Mismatch in perspectives

A mismatch between the professional perspective and the public perspective was also identified in research conducted into lay perspectives on the prescribing of drugs for dementia. Denise Taylor, of the University of Bath, described how she had worked with the Alzheimer’s Society in the south-west of England to obtain users’ and carers’ views of medicines. Preliminary findings suggest that their views of anti-dementia drugs differ from those from a traditional biomedical perspective in the following areas: perception of efficacy, effect on quality of life and impact on day-to-day life. These were at variance with the quantitative measures usually used to assess the benefits of the drugs and called into question what constitutes appropriate patient and carer roles when deciding treatment.

Involvement in treatment decisions

A different perspective of patient involvement in treatment decisions was described by Penny Lewis, University of Manchester. She had investigated pressure from patients on the decision to prescribe in secondary care and described how, by using a critical incident technique, she was able to focus on uncomfortable prescribing decisions. Over half the doctors interviewed described such an incident caused by perceived pressure to prescribe. Patients involved in the incidents were often described as “well informed” and “manipulative”. Interviewees resisted conceding to patient pressure in around half of the incidents. Referral was often the method of resistance, passing the problem on as opposed to reaching an immediate resolution.
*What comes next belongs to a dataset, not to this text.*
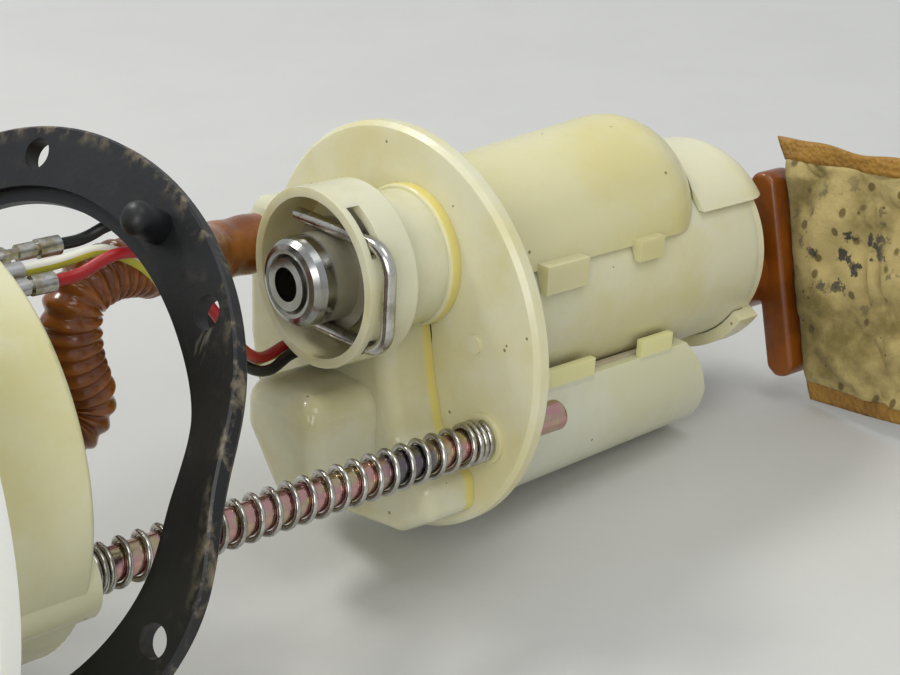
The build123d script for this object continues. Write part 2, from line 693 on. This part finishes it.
def make_inlet_cover():
    """The pump's inlet end with the nipple that the strainer is pushed on."""
    part = disc(pump_r, inlet_cover_x, pump_inlet_x - 3.0, pump_y, pump_z)
    part += disc(inlet_r, pump_inlet_x - 4.0, pump_inlet_x + 7.0, port_y, port_z)
    part = fillet(front_edges(part, pump_inlet_x + 7.0), 0.8)
    part -= disc(inlet_r - 1.5, inlet_cover_x - 1, pump_inlet_x + 8.0, port_y, port_z)
    part -= disc(bush_r, inlet_cover_x - 1, inlet_cover_x + 0.5 + bush_len, pump_y, pump_z)
    return part


def make_shaft():
    return disc(shaft_r, shaft_x0, shaft_x1, pump_y, pump_z)


def make_o_rings():
    """Two seals on the regulator: one under the collar, one on the stub."""
    stub_x = cup_back_x - 0.3
    rings = []
    can_seal = (clip_x_cad + clip_r + 2.2, regulator_r + 0.76, 0.75)
    stub_seal = (stub_x + 1.1, regulator_bore_r + 1.0 + 0.56, 0.55)
    for cx, r, thick in (can_seal, stub_seal):
        torus = Pos(cx, cup_y, cup_z) * Rot(0, 90, 0) * Torus(r, thick)
        rings.append(torus)
    return rings


def make_blades():
    """Three flat terminals through the flange."""
    return [block(-flange_t - 10.5, end - crimp_len - 4.0, y - blade_w / 2, y + blade_w / 2,
                  z - blade_t / 2, z + blade_t / 2) for y, z, end in lead_rows]


def make_crimp(y, z, end):
    """A push-on terminal: folded receptacle, neck and crimped barrel."""
    crimp_start = end - crimp_len
    x0 = crimp_start - receptacle_len
    part = block(x0, crimp_start - 1.0, y - receptacle_w / 2, y + receptacle_w / 2,
                 z - receptacle_h / 2, z + receptacle_h / 2)
    part = fillet(part.edges().filter_by(Axis.X), 0.9)
    part -= block(x0 - 1, crimp_start - 3.5, y - blade_w / 2 - 0.02, y + blade_w / 2 + 0.02,
                  z - blade_t / 2 - 0.02, z + blade_t / 2 + 0.02)
    part += block(crimp_start - 1.5, crimp_start + 1.5, y - 1.0, y + 1.0, z - 0.6, z + 0.6)
    for a, b, r in ((1.0, 4.2, crimp_r - 0.25), (4.8, crimp_len, crimp_r)):
        part += disc(r, crimp_start + a, crimp_start + b, y, z)
    part += disc(crimp_r - 0.6, crimp_start + 4.0, crimp_start + 5.0, y, z)
    return part


def make_lead_plug():
    """The sealed socket on the front cover, under the cup, where the leads go in."""
    part = block(body_x - plug_depth, body_x, 2.6, 10.6, -6.0, 0.4)
    return fillet(part.edges().filter_by(Axis.X), 1.0)


lead_end_x = body_x - plug_depth
lead_routes = {
    "black_lead": [(black_end, black_y, black_z), (49.0, black_y, black_z), (54.0, 3.8, 31.6), (61.0, 2.0, 29.4),
                   (68.2, 0.4, 17.6), (75.0, 0.4, 3.0), (83.8, 0.6, -3.2), (93.0, 4.4, -2.0),
                   (lead_end_x, 4.4, -2.0)],
    "earth_lead": [(earth_end, earth_y, earth_z), (41.0, earth_y, earth_z), (48.5, -1.0, 29.4), (57.0, -2.4, 24.4),
                   (65.0, -0.8, 12.5), (74.0, 4.0, 0.0), (84.0, 6.6, -3.0), (93.0, 8.9, -3.4),
                   (lead_end_x, 8.9, -3.4)],
    "red_lead": [(red_end, red_y, red_z), (41.8, red_y, red_z), (49.4, -4.8, 29.8), (58.5, -6.2, 27.2),
                 (66.0, -7.0, 17.0), (73.5, -6.0, 6.6), (83.5, 1.4, -0.2), (93.5, 6.8, -1.1),
                 (lead_end_x, 6.8, -1.1)],
}
hose_x0 = nipple_len - 10.0
hose_x1 = body_x - nipple_len + 10.0
hose_route = [(hose_x0, hose_flange_y, hose_flange_z), (22.0, hose_flange_y, hose_flange_z), (40.4, 5.0, -7.8),
              (49.6, 4.8, -2.4), (45.2, 4.2, 8.6), (45.6, 4.5, 19.4), (54.0, 6.4, 22.0), (64.2, 9.6, 19.6),
              (75.0, 13.6, 17.7), (hose_x1 - 11.0, hose_module_y, hose_module_z),
              (hose_x1, hose_module_y, hose_module_z)]


def build():
    save("flange", make_flange())
    save("gasket", make_gasket())
    save("guide_rod", make_rod())
    save("push_nut", make_push_nut())
    save("return_spring", *make_spring())
    save("terminal_blades", *make_blades())
    save("crimp_terminals", *[make_crimp(y, z, end) for y, z, end in lead_rows])
    save("carrier", make_carrier())
    save("front_cover", make_front_cover())
    save("regulator", make_regulator())
    save("regulator_seals", *make_o_rings())
    save("regulator_clip", make_clip())
    save("top_cover", make_top_cover())
    save("lower_cover", make_lower_cover())
    start = holder_x0 + 2.0
    upper = top_form(chamber_wall + 0.8, start, holder_x0 + top_len - 4.0, top_round - 3.0)
    save("top_filter", make_filter_element(upper, top_edge_z))
    lower = low_form(chamber_wall + 0.5, holder_x0 + low_len - 6.0) & disc(60, start, holder_x0 + low_len)
    save("lower_filter", make_filter_element(lower, low_edge_z))
    save("end_cap", make_end_cap())
    save("strainer_fitting", make_strainer_fitting())
    save("strainer_bag", make_sock())
    save("bag_seams", *make_sock_seams())
    save("pump_shell", make_pump_shell())
    save("magnets", *make_magnets())
    save("outlet_cap", make_outlet_cap())
    save("check_valve", make_check_valve())
    save("bearing_bushes", *make_bushes())
    save("armature", make_armature())
    save("commutator", make_commutator())
    save("brushes", *make_brushes())
    save("impeller", make_impeller())
    save("impeller_housing", make_impeller_housing())
    save("inlet_cover", make_inlet_cover())
    save("motor_shaft", make_shaft())
    save("lead_plug", make_lead_plug())
    for name, route in lead_routes.items():
        save(name, swept(route, lead_r))
    save("hose", swept(hose_route, hose_r, hose_bore_r))


build()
Reasons given for capitulating to patient’s requests included an uncertainty in diagnosis, maintenance of good doctor-patient relationship, conflict avoidance and to get rid of the problem.

Patient involvement was just one of the factors identified in a study by Karen Rosenbloom, of the medicines management research advisory team at Harrow Primary Care Trust, exploring patient recruitment for medication review in a community pharmacy. Root cause analysis had been applied to identify the difficulties in recruiting patients to the study. Among a plethora of factors was the theme that patients generally wanted their GP’s permission to have their medication reviewed and that they wanted to know what the selection criteria were for the medication review. These factors may be of relevance to the implementation of medicines use review.

Care of the elderly

Following Mr Cayton’s tenet that joint training was necessary to achieve a shared professional responsibility in patient care, it was rewarding to see that this was happening. Michael Gibson, of the Robert Gordon University, Aberdeen, presented a piece of work on the use of undergraduate multidisciplinary team working to improve understanding of care of the elderly. He described how students from nursing, medicine, occupational therapy, pharmacy physiotherapy, radiography, dietetics and social work took part in tutorials to explore the different roles of their future professions based on a case study of an elderly patient.

Research partners

In the closing plenary session, Rachel Purtell and Katrina Wyatt, of the Peninsula Medical School, Exeter, described the DoH-funded initiative “Folk.us”, which was established to facilitate and promote effective service user, patient and carer involvement, in all types of research relating to health and social care in north and east Devon. They described how involvement was not as research subjects but as research partners. Within the research governance framework, participants or their representatives should be involved wherever possible in the design, conduct, analysis and reporting of research.